Oui bien sûr. Nous sommes très autocentrés, nous nous intéressons surtout à nous-mêmes. Je me souviens d’une étude mesurant le pourcentage de nos pensées quotidiennes dirigées vers nous-mêmes (notre bonheur, notre quotidien, nos souffrances et nos joies etc…)… Près de 90% !! - et seulement 10% de nos pensées dirigées vers les autres… Il faut se méfier de ce genre d’études, mais quand même… Eh bien la force de la rencontre, amoureuse comme amicale, c’est qu’elle me décentre enfin de moi-même : l’espace d’un instant, quand je suis curieux de cet autre que je viens de rencontrer, quelqu’un m’intéresse enfin plus que moi ! On se désencombre soudain un peu de soi et ça fait un bien fou !

 

Alors est-ce que c’est ça le signe qu’on a vraiment rencontré quelqu’un ?

Eh bien non. Car il arrive souvent que l’autre me fascine au début, que je me décentre de moi-même en étant curieux de l’autre, de son histoire et de ses goûts, de ses amis, de tout ce paysage qui se déplie quand je m’intéresse à lui, mais que finalement cela ne donne rien sur la durée.

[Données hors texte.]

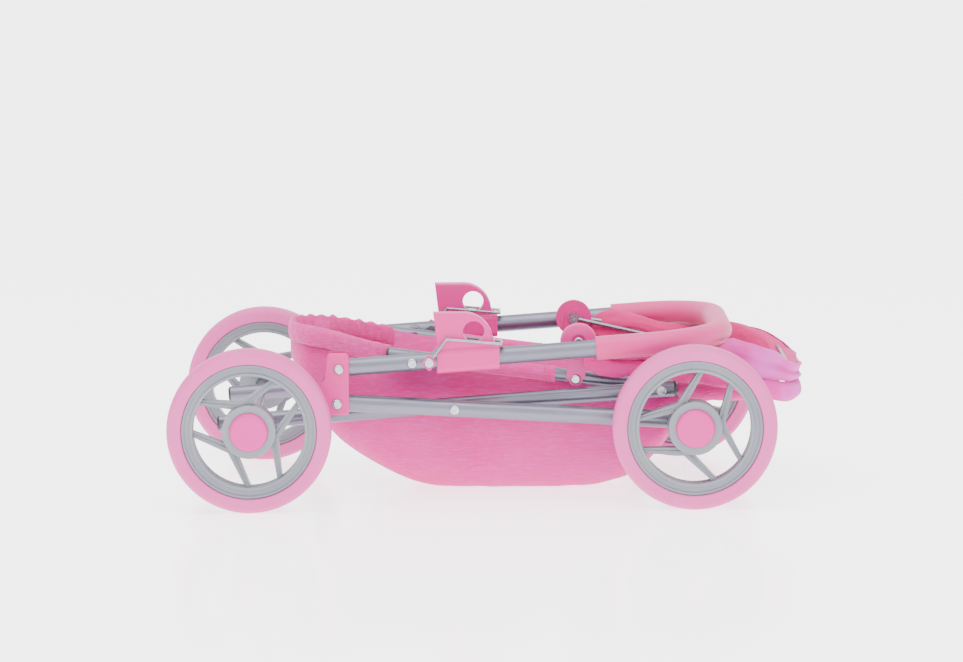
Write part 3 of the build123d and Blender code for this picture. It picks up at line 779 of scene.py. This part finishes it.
# Each line's right and left halves
RIM_LINES = (RIM_HEIGHT_RIGHT, RIM_HEIGHT_LEFT)
SEAM_LINES = (SEAM_HEIGHT, SEAM_HEIGHT)
HEM_LINES = (HEM_HEIGHT, HEM_HEIGHT)


def hood_plan(s):
    """Point, outward direction and distance on a U round the hood, from the right to the left pivot."""
    straight = HOOD_FRONT_X - HOOD_BEND - HOOD_START_X
    quarter = math.pi * HOOD_BEND / 2
    run = 2 * (HOOD_HALF - HOOD_BEND)
    corner_x = HOOD_FRONT_X - HOOD_BEND
    d = s * (2 * straight + 2 * quarter + run)
    if d < straight:
        return Vector((HOOD_START_X + d, -HOOD_HALF)), Vector((0.0, -1.0)), d
    if d < straight + quarter:
        a = (d - straight) / HOOD_BEND
        out = Vector((math.sin(a), -math.cos(a)))
        return Vector((corner_x, HOOD_BEND - HOOD_HALF)) + out * HOOD_BEND, out, d
    if d < straight + quarter + run:
        across = d - straight - quarter
        return Vector((HOOD_FRONT_X, HOOD_BEND - HOOD_HALF + across)), Vector((1.0, 0.0)), d
    if d < straight + 2 * quarter + run:
        a = (d - straight - quarter - run) / HOOD_BEND
        out = Vector((math.cos(a), math.sin(a)))
        return Vector((corner_x, HOOD_HALF - HOOD_BEND)) + out * HOOD_BEND, out, d
    back = d - straight - 2 * quarter - run
    return Vector((corner_x - back, HOOD_HALF)), Vector((0.0, 1.0)), d


def rounded_profile(points, t):
    """Catmull-Rom curve through the profile points."""
    span = t * (len(points) - 1)
    index = min(int(span), len(points) - 2)
    f = span - index
    around = [Vector(points[min(max(index + k, 0), len(points) - 1)]) for k in (-1, 0, 1, 2)]
    a, b, c, d = around
    square = (2 * a - 5 * b + 4 * c - d) * f * f
    cube = (3 * b - a - 3 * c + d) * f ** 3
    return 0.5 * (2 * b + (c - a) * f + square + cube)


def line_height(lines, place):
    """Height of a line round the hood, from its right and left halves."""
    right, left = (soft_curve(line, place.x, 0.004) for line in lines)
    return mix(right, left, smooth(-0.03, 0.03, place.y))


def hood_cloth(name, profile, low_line, high_line, rows, seed, material, slack=1.0, tuck=0.0):
    """Folded cloth round the hood. The profile is (outward in mm, share of the height) from low to high.
    tuck is how much further in, in mm, the cloth goes across the front, all but its first rows."""
    def at(s, t):
        place, out, d = hood_plan(s)
        outward, share = rounded_profile(profile, t)
        low = line_height(low_line, place)
        high = line_height(high_line, place)
        gather = smooth(HOOD_START_X, HOOD_START_X + 0.03, place.x)
        drift = wobble((d * 16.0, t * 1.3, seed), 1.0)
        depth = 0.75 + 0.5 * wobble((d * 11.0, 0.0, seed + 4.0), 1.0)
        outward = outward * depth - tuck * max(out.x, 0.0) * smooth(0.0, 0.25, t)
        creases = 2.2 * wobble((d * 38.0, t * 3.0, seed + 1.0), 1.0)
        creases += 0.7 * wobble((d * 95.0, t * 8.0, seed), 1.0)
        outward += slack * creases
        lift = slack * (0.0022 * drift + 0.0011 * wobble((d * 60.0, t * 2.0, seed + 7.0), 1.0))
        z = low + (high - low) * share + lift * gather
        flat = place + out * (outward * gather / 1000.0)
        return Vector((flat.x, flat.y, z))
    obj = grid_mesh(name, 300, rows, at)
    thicken(obj, HOOD_CLOTH_THICK)
    dress_piece(obj, material)
    return obj


def build_hood():
    """Two outer cloths that span from the body to the bows, and the lining that rides on the front bow."""
    rear_profile = [
        (-13.0, 0.35), (-8.0, 0.10), (-2.5, 0.0), (1.0, 0.20), (1.8, 0.50), (-0.5, 0.80), (-6.0, 1.0),
    ]
    rear = hood_cloth("hood_rear_cloth", rear_profile, HEM_LINES, SEAM_LINES, 36, 3.0, mat_print)
    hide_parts("hood_rear_fabric")
    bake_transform(rear)
    front_profile = [
        (-6.0, 0.0), (-1.0, 0.10), (1.6, 0.30), (-2.8, 0.48), (0.4, 0.64), (1.6, 0.86), (0.2, 0.99),
        (-2.2, 1.02),
    ]
    front = hood_cloth("hood_front_cloth", front_profile, SEAM_LINES, RIM_LINES, 40, 8.0, mat_print)
    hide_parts("hood_front_fabric")
    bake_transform(front)
    lining_profile = [
        (-2.2, 1.03), (-5.2, 0.98), (-8.5, 0.72), (-10.5, 0.40), (-10.0, 0.15), (-13.0, -0.1),
    ]
    lining = hood_cloth(
        "hood_lining_cloth", lining_profile, SEAM_LINES, RIM_LINES, 24, 5.0, mat_lining, slack=0.8, tuck=13.0
    )
    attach(lining, "hood_front")


build_hood()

Autrement dit, tous les signes que nous venons d’évoquer – la sentiment d’évidence, le trouble, l’attirance, la curiosité – peuvent être trompeurs. On l’a tous déjà vécu : on y a cru, on s’est emballé, et puis finalement rien… Ces signes indiquent la promesse de la rencontre plus que la rencontre elle-même.

 

Mais il y a un signe que la rencontre a vraiment eu lieu, que la promesse initiale a été tenue, et c’est tout simplement… que j’ai changé. Que la rencontre de l’autre, en amour comme en amitié, m’a ouvert à des dimensions de moi-même que je ne soupçonnais pas, ou qui étaient en sommeil, ou que je ne m’autorisais pas à développer. Camus, en rencontrant la comédienne Maria Casares, va se découvrir capable d’une joie de vivre simple et légère qu’auparavant il ignorait. Maria Casares, rencontrant Camus, va se trouver capable d’élans fou et absolus qui, auparavant, ne lui ressemblaient pas.

 

Le signe que j’ai vraiment rencontré l’autre, c’est que j’ai rencontré aussi l’autre en moi, et par voie de conséquence, que je vois le monde en partie autrement. Sans la rencontre des autres, nous resterions identiques à nous-mêmes, figés dans nos habitudes et dans nos certitudes.

 

Le signe que j’ai vraiment rencontré quelqu’un, c’est que ma carapace identitaire ou routinière s’est fissurée pour laisser passer une lumière nouvelle. Et cela se traduit concrètement : je peux avoir des habitudes nouvelles, voter différemment, organiser ma vie autrement, faire la cuisine différemment, faire l’amour autrement, envisager certaines questions, écologiques par exemple, de manière nouvelle. Alors on sait que la rencontre a eu lieu : on fait, au sens propre, l’expérience de l’altérité.

 

Mais je sens monter votre crainte : vous pensiez avoir rencontré quelqu’un et pourtant… Vous n’avez pas changé de conviction, vous votez toujours de la même façon, faites la cuisine de la même façon, faites l’amour de la même façon, partez toujours en vacances au même endroit… Si vous n’avez en rien changé mais pensez avoir rencontré quelqu’un, je suis au regret de vous dire que vous n’avez probablement rencontré personne.